In the English Civil War, by contrast, people’s sense of what the war was about changed radically during the war itself. For the king’s opponents, what had once been a defence of Protestantism and Parliament as its surest safeguard became a critique of the king who had failed to protect true religion – but only for some. For the king’s defenders, an attempt to mop up a rebellion by the usual suspects became a defence of traditional rural life, parties, ceremonial. The idea that the war was about Parliament was immeasurably compromised by Pride’s Purge, which left the Commons a mere group of nodders, and by Cromwell’s dissolution of Barebone’s Parliament and his assumption of direct rule in 1654. The king’s opponents were no longer sure of what they were about. The king’s supporters, on the other hand, had no real reason to run about erecting monuments to battles lost to rebels, and may have shuddered at the idea of doing so much as we might today shun the idea of a memorial to the valour of the SS. Royalists instead endowed churches to Charles the Martyr, and there are many: the seventeenth century alone saw foundations in stoutly royalist Cornwall and Shropshire, in equivocal Plymouth and Kent, and in doubtful Suffolk. Last century, Alabama acquired such a church.
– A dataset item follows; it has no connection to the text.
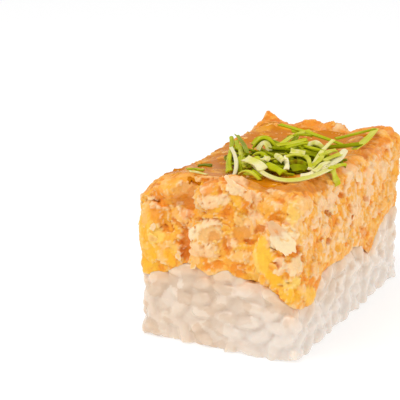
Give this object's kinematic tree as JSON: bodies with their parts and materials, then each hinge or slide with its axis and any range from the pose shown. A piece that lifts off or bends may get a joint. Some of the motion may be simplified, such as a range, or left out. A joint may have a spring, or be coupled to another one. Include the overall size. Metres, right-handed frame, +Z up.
{
  "type": "shrimp tempura oshi sushi",
  "caption": "Block of pressed sushi: a base of moist rice under a thick layer of shrimp and torn tempura batter, with a loose heap of fine scallion strips on top.",
  "frame": {"origin": "middle of the flat underside of the rice", "axes": "+Z up, -Y out of the torn front, +X out of the knife-cut right side; the long side of the block runs along Y"},
  "size_m": [0.0414, 0.0672, 0.0434],
  "materials": {
    "pressed_rice": "moist, soft sheen",
    "shrimp_and_batter": "rough, slightly oily",
    "scallion": "fresh, slightly waxy"
  },
  "bodies": {
    "root": {"rice_block": "pressed_rice", "shrimp_tempura_layer": "shrimp_and_batter", "scallion_heap": "scallion"}
  },
  "joints": []
}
So England has turned its back on its most influential war. We might get additional hints about why from another American response to its civil war, another surprise for me. When I visited Atlanta this year, I was expecting a focus on the battle for Atlanta amounting to preoccupation. But apart form an old diorama, and Stone Mountain (now a theme park) there was nothing at all. The city has firmly turned its back on the past. I asked a few inhabitants why, and they said the past was too divisive to be remembered in an African-American city. Slaves could not celebrate the war that freed them while living alongside the descendants of those who sought to keep them in chains. Perhaps we might say the same. As long as we have a monarchy, it is hard to cheer for parliament.